Goldman details cost savings plan

NEW YORK--Goldman Sachs Group Inc reported a higher second-quarter profit on Tuesday, as it benefited from a sharp decline in expenses and more activity in some parts of the fixed-income markets, but most of its businesses came under pressure.


  In response to a "challenging backdrop" for revenue, the Wall Street bank embarked on a cost-cutting plan in the first half of the year that will save $700 million a year, Chief Financial Officer Harvey Schwartz said on a conference call.
  The Wall Street bank's profit rose 78 percent, easily beating subdued analyst expectations, with higher revenue in fixed income, currency and commodities trading, as well as debt underwriting, compared with a year ago. But overall revenue declined 13 percent as all of its other businesses reported weaker results. Goldman's profit was buoyed by cost cuts and the fact that it had a large legal provision in the second quarter of 2015.

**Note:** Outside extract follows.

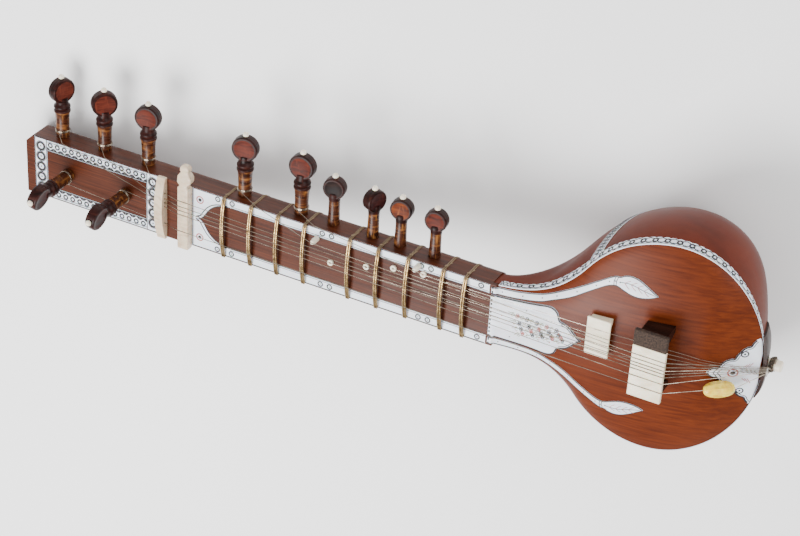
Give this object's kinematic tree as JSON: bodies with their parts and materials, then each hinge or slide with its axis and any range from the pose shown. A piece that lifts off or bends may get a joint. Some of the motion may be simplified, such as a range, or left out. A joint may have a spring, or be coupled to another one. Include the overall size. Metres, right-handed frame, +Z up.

  "Goldman continues to control what it can," Evercore ISI analyst Glenn Schorr said, noting that Goldman kept costs in check and bought back stock to help results.
  Paying employees is Goldman's biggest expense. The bank cut compensation costs 13 percent in the second quarter, but so far this year it has set aside 42 percent of its revenue for compensation and benefits. That ratio is flat compared with the first half of 2015, though Goldman tends to adjust that figure toward the end of the year, when it makes final decisions about bonuses.
  Its cost-cutting program has involved staff reductions, and will have related severance expenses of about $350 million, Schwartz said. As a result, the bank will only see about half of the annual savings of its cost-cutting initiative in 2016.
  Goldman has 100 fewer employees than it did a year ago, but it cut staff by 5 percent during the quarter. When adjusting for the 600 employees who joined the bank as analysts during the quarter, its headcount is down 2 percent annually and 6 percent quarterly.
  Goldman has company among big banks that are cutting costs to boost profits, as the outlook for interest rates and revenue has gotten tougher. Bank of America Corp set a new cost target on Monday following its earnings report, and other banks have faced questions about expenses as well.
  Even in fixed income markets, where trading activity soared following Britain's vote to leave the European Union, Goldman described business as "challenging" due to low interest rates, political uncertainty and worries about economic growth.
  Schorr noted the bank's "Un-Goldmanlike" annualized return-on-equity of just 8.7 percent during the quarter and 7.5 percent for the first half of the year. That statistic is an important measure of how well a bank uses shareholder capital to produce profits. Analysts expect banks to produce a minimum return-on-equity of about 10 percent to be meeting their cost of capital.
  Overall, Goldman's net income applicable to common shareholders rose to $1.63 billion, or $3.72 per share, from $916 million, or $1.98 per share, a year earlier. In that quarter, Goldman set aside $1.45 billion for legal and regulatory settlements related to mortgages.
  Analysts, on average, expected earnings of $3 per share, according to Thomson Reuters I/B/E/S.